Mas não dá pra me despedir de 2022 neste aspecto, porque as pessoas que saíram dos bloqueios de estradas e da frente dos quartéis continuarão com a cara no WhatsApp; na mesma lavagem cerebral.
2023 será um puxadinho do ano anterior, apenas pondo na oposição a dissonância cognitiva que incendiou parte do país. E tudo de ruim que o presidente fujão fez seguirá ecoando ainda este ano, enquanto cínicos darão um jeito de botar na conta dos outros a destruição que ele deixou. Mas ao menos o covarde antecipou o livramento de não tê-lo por aqui. Sabe deus até quando e o quanto nos livraremos deste surto de extrema direita que assolou nosso país, bem como voltaremos a conseguir conviver sem a tal polarização que só pesa à direita, mas prejudica a balança de toda nação, estremecendo familiares e amizades. Dá pra se despedir de 2022 com um peso desses nas costas?
Certa vez, numa entrevista, Carlos Heitor Cony foi provocado para se posicionar sobre algo do Brasil, e contou uma historinha, que era mais ou menos assim:
As bactérias todas estavam se reunindo, dentro de um corpo humano, pois havia a notícia de um novo antibiótico que provavelmente aniquilaria todas elas. Em meio à convenção, viram a bactéria mais antiga, mais experiente de todas, passando ao largo da manifestação. Foram lá perguntá-la se não haveria nenhum discurso, manifestação, algo que ela pudesse fazer, ao que ela respondeu: estou saindo na próxima mijada.
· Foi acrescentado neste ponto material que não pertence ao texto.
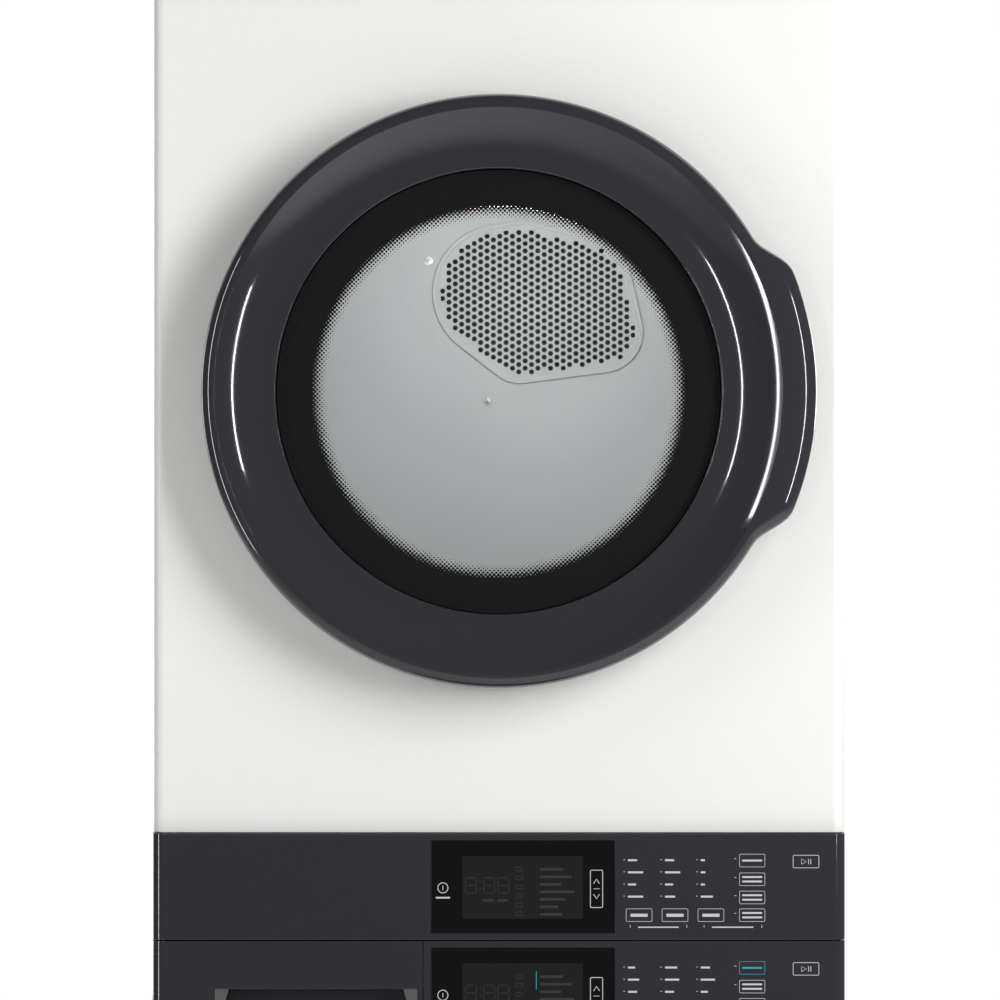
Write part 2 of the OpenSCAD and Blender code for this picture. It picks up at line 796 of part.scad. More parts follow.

Chico Buarque, ao lançar sua canção Que Tal Um Samba, me deu um sacolejo. Ele segue sem querer sair na próxima mijada, sendo nome fundamental do país. Já não é mais tempo para lamentar. Agora, é juntar os cacos e ir à luta. Esconjurar a ignorância. Com um samba para espantar o tempo feio. Para remediar o estrago. E propõe: fazer um filho, que tal?
2022 me trouxe um filho.
Eu poderia me despedir do ano, mas o ano estará em mim como a marca mais indelével e marcante possível. E agora todo ano pra mim terá que ser melhor que o anterior, para ver crescer, criar um filho num bom lugar, numa cidade legal. Vou ter que cair pra dentro de qualquer “antibiótico”, até depois de ele criar casca e perder a ternura, depois de muita bola fora da meta. E tentar fazer de tudo para ele ser uma pessoa boa para o mundo. Que ele melhore o mundo, à sua maneira.
Há uma vida em mim e de mim que começa em 2022. Razão maior pra pensar em uma beleza pura no fim da borrasca.
A canção de Chico, e o meu filho, e a página infeliz da nossa história que viramos no dia primeiro de janeiro de 2023 (tentando deixar pra trás quatro anos sombrios de Brasil), as guerras, a natureza se degradando, talvez tenham como consequência a peça que estreio dia 6 de janeiro, no Teatro Martim Gonçalves.
Escrevi Fantasia de Guerra em meio a tudo isso que falei acima. Eu talvez esteja num momento diferente, torcendo por um momento diferente. E tocando nisso tudo, no espetáculo, sob uma outra e nova perspectiva. Tem um 2023 nascendo dentro de mim.
Sempre achei a histeria com a virada do ano algo exagerado. É só um dia novo que chega. E se não fizermos nada, ele não vai raiar como queremos.
Mas 2023 vem diferente, apesar de tudo.
Fiquemos com o coração pegando fogo e cabeça fria.
Façamos por merecê-lo.
E um feliz ano novo com mais tolerância, sabedoria, amor e paz.